Because ideas are eventually handed on, scientific leaders need to continue evolving. Leaders who cling too tightly to their ideas, authority, or status risk blocking the very innovation they are meant to foster. By contrast, continued intellectual renewal inspire humility and courage in the next generation.

Conclusion

Leadership in science differs fundamentally from corporate or administrative leadership. It is oriented toward creation rather than control and is therefore inherently fragile, high-risk, emotionally demanding, and deeply human. Authority is limited, rewards are delayed, and success depends less on hierarchy than on trust, motivation, and collaboration.

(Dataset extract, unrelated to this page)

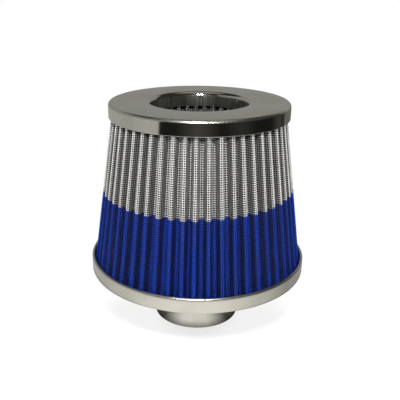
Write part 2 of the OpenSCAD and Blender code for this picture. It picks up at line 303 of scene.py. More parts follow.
class Pack:
    """A ring of pleats. low and high are the height and the radius of its crests at either end.
    side is 1 where the crests point outward, -1 inward."""

    def __init__(self, low, high, count, depth, share, lean, rounding, side, seam, seed):
        draw = np.random.default_rng(seed)
        self.low_z, self.low_r = low
        self.high_z, self.high_r = high
        stray = draw.normal(0, FOLD_STRAY, (3, count)).clip(-MOST_STRAY, MOST_STRAY)
        sink = draw.uniform(0, CREST_SINK, (2, count))
        still = [(seam + k) % count for k in (0, 1)]
        stray[:, still] = 0
        sink[:, still] = 0
        shape = (count, depth, share, lean, rounding, side)
        self.ends = [self.ring(self.low_r, stray[0] + stray[1], sink[0], *shape),
                     self.ring(self.high_r, stray[0] + stray[2], sink[1], *shape)]
        self.side = side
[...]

To lead well in this space is to accept uncertainty as a constant companion; to invest in people who will eventually move on, to work without guarantees, and to pursue outcomes that may never fully materialise. It requires balancing vision with empathy, ambition with fairness, and standards with restraint, while navigating uneven abilities, diverse roles, and the realities of personal lives.

In practice, this means building relationships grounded in trust and integrity, articulating a shared vision that is revisited as projects and people evolve, and acknowledging human limits without abandoning high expectations. It requires careful attention to recognition and visibility, open and timely communication, and an explicit acceptance of fragility through planning for risk and discontinuity.

This form of leadership is often quiet and largely invisible. It is rarely rewarded in proportion to its difficulty, and its most important contributions may only become apparent years later, carried forward by others. Yet it is essential. Without such leadership, science cannot renew itself. Those who manage to sustain the conditions for shared thinking, creativity, and intellectual courage perform a form of stewardship that deserves recognition, not because it guarantees success, but because it keeps discovery possible.